▽

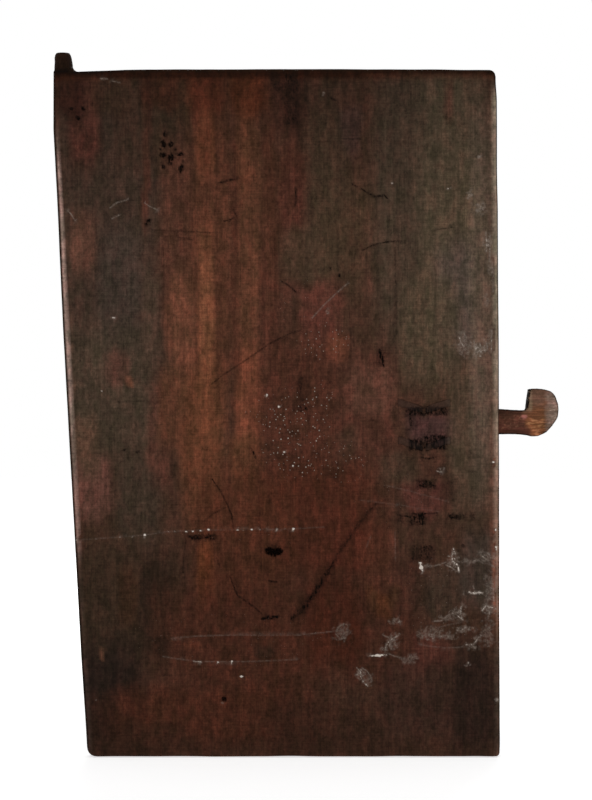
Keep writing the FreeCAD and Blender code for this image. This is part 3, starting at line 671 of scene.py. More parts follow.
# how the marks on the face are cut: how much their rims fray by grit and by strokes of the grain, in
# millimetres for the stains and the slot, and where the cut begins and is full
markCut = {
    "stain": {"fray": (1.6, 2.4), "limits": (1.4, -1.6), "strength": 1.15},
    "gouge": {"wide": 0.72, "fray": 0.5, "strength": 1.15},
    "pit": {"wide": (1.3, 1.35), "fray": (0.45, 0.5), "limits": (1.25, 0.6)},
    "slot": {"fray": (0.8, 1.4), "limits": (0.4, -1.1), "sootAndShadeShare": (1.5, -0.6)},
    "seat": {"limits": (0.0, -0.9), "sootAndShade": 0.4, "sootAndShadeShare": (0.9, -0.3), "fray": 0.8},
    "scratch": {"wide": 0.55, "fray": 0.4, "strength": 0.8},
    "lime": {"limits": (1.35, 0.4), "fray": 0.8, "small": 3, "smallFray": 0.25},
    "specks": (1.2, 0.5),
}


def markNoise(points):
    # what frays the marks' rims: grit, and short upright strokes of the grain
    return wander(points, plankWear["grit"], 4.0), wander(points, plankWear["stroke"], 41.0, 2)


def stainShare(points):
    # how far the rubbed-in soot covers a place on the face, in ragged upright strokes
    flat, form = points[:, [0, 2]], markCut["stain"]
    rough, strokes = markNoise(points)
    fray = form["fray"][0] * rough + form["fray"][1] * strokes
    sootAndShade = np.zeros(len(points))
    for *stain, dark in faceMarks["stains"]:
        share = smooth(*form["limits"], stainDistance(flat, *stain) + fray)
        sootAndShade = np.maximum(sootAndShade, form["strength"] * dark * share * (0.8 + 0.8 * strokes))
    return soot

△

Print the complete listing again, exactly as it stands.

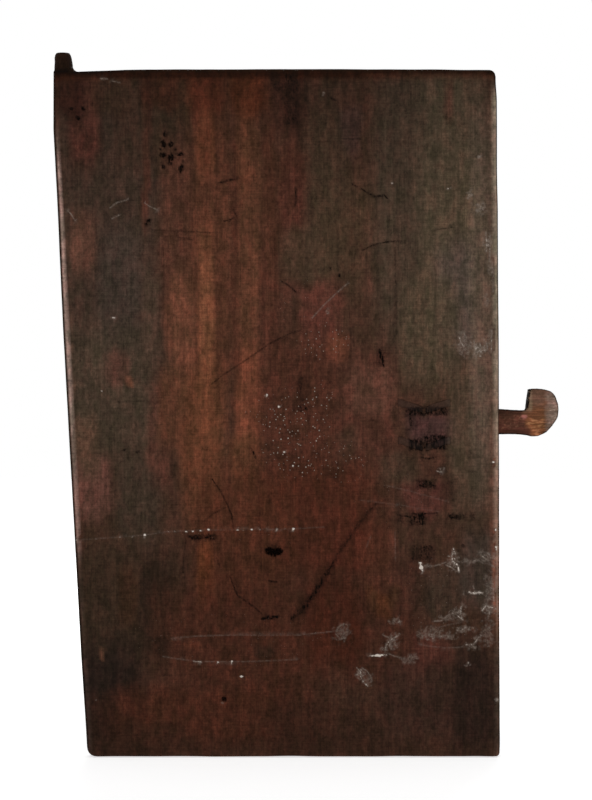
Keep writing the FreeCAD and Blender code for this image. This is part 3, starting at line 671 of scene.py. More parts follow.
# how the marks on the face are cut: how much their rims fray by grit and by strokes of the grain, in
# millimetres for the stains and the slot, and where the cut begins and is full
markCut = {
    "stain": {"fray": (1.6, 2.4), "limits": (1.4, -1.6), "strength": 1.15},
    "gouge": {"wide": 0.72, "fray": 0.5, "strength": 1.15},
    "pit": {"wide": (1.3, 1.35), "fray": (0.45, 0.5), "limits": (1.25, 0.6)},
    "slot": {"fray": (0.8, 1.4), "limits": (0.4, -1.1), "sootAndShadeShare": (1.5, -0.6)},
    "seat": {"limits": (0.0, -0.9), "sootAndShade": 0.4, "sootAndShadeShare": (0.9, -0.3), "fray": 0.8},
    "scratch": {"wide": 0.55, "fray": 0.4, "strength": 0.8},
    "lime": {"limits": (1.35, 0.4), "fray": 0.8, "small": 3, "smallFray": 0.25},
    "specks": (1.2, 0.5),
}


def markNoise(points):
    # what frays the marks' rims: grit, and short upright strokes of the grain
    return wander(points, plankWear["grit"], 4.0), wander(points, plankWear["stroke"], 41.0, 2)


def stainShare(points):
    # how far the rubbed-in soot covers a place on the face, in ragged upright strokes
    flat, form = points[:, [0, 2]], markCut["stain"]
    rough, strokes = markNoise(points)
    fray = form["fray"][0] * rough + form["fray"][1] * strokes
    sootAndShade = np.zeros(len(points))
    for *stain, dark in faceMarks["stains"]:
        share = smooth(*form["limits"], stainDistance(flat, *stain) + fray)
        sootAndShade = np.maximum(sootAndShade, form["strength"] * dark * share * (0.8 + 0.8 * strokes))
    return soot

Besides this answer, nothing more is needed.